Christ requires of us a selfless sacrifice. He requires that we serve Him alone and not ourselves. This is almost an impossible task in a fallen world – in a Darwinian world. But it is His gospel nonetheless.
Darwin has many followers and his theories have had very significant sway. Some of this has been quite valuable. It has allowed us to understand quite clearly what it means to live in a fallen world – the world that is our testing ground, the place we call mortality – the place of death.
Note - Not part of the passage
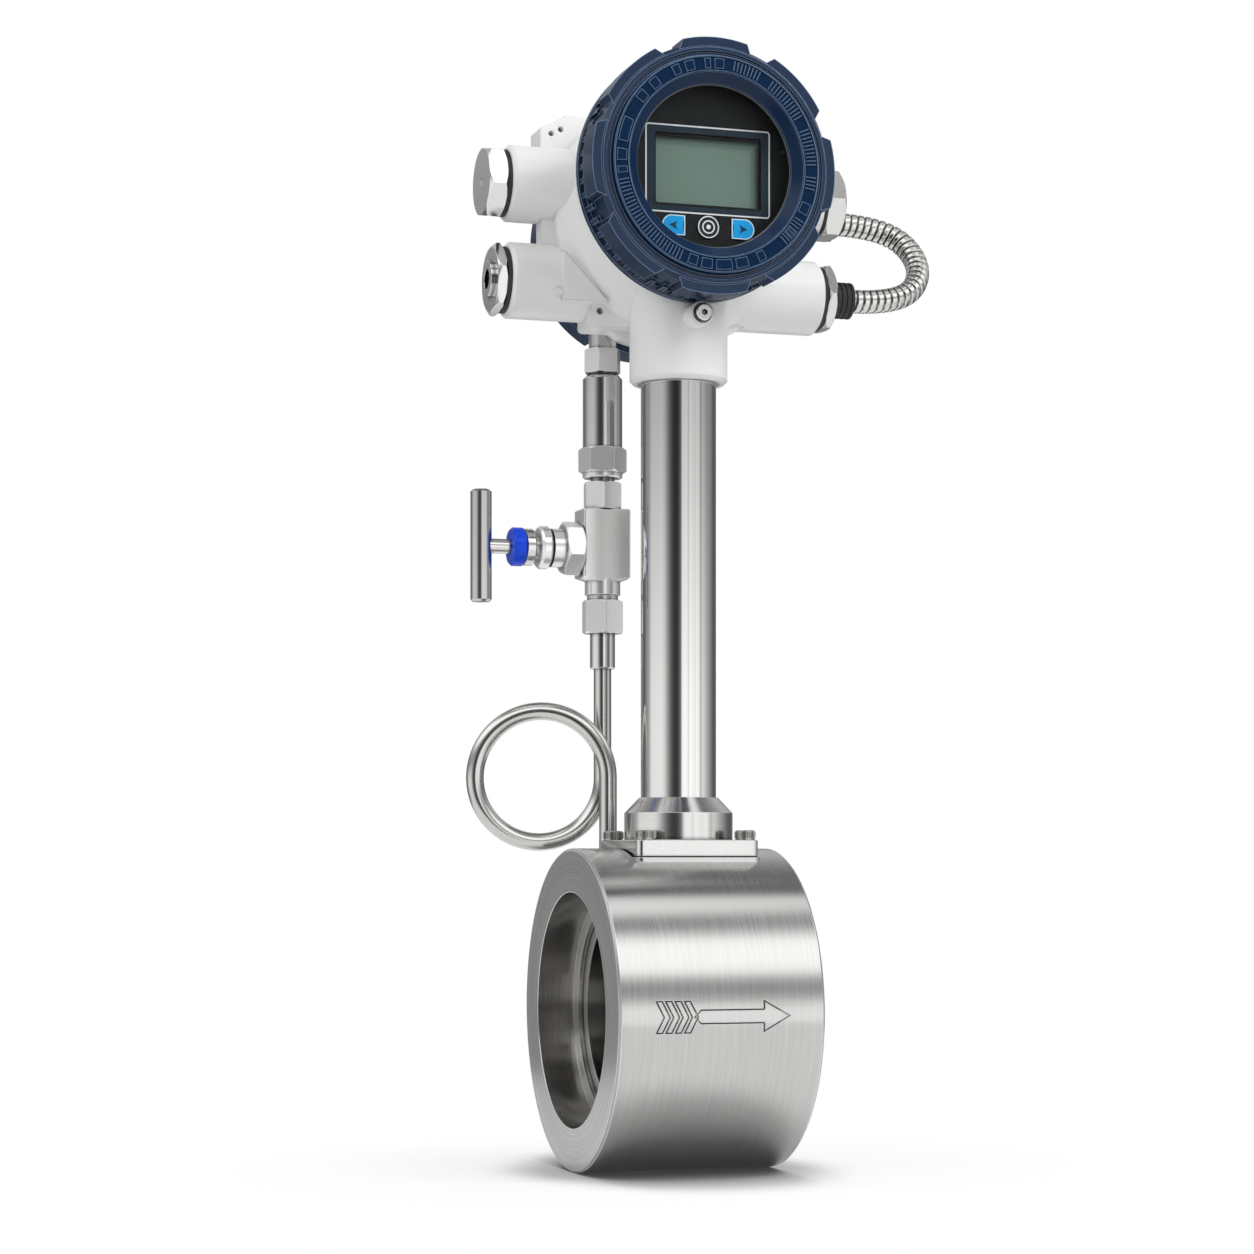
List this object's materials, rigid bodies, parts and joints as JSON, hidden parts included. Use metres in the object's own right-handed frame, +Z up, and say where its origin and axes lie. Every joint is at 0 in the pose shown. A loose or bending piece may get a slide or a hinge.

But it is quite a contrast to think about these Darwinian realities in which we live and then to read through the Sermon on the Mount. There is probably no other literature in the world that opposes Darwinism to such an extent. If you are confused about Darwinian virtues and Christian virtues, all you need to do is read the 5th, 6th and 7th Chapters of the Gospel of Matthew and ask yourself the following question: what is the world’s alternative. You might do this for every example Christ mentions and compare each one to the expected behavior at work or at school.
The doctrines of Christ are the loftiest and most divine truths the world has ever known. They have endured – and will continue to endure – because they are timeless. They are also timely. Too often, however, we understand them in simple, limiting or merely contemporary ways.
Perhaps we think that after accepting Christ, our worries are over, our place in Heaven is assured. This is very dangerous attitude. Mortality, by its very definition, is not over until we die. This is where Darwin’s laws reign supreme.
It matters a great deal that we learn to distinguish between Darwin and Christ. I don’t mean to demonize Charles Darwin. I doubt that he ever intended to have his name contrasted so starkly against Jesus. But there is little doubt that many manifestations of our ongoing moral apostasy are justified by the widespread Darwinian mindset so loved by the world today.
We have learned to recognize and reject the ways of Satan. Christianity has a long history countering his deceits. Today we have other sophisticated ones to deal with. Our continuing challenge is to follow the better way.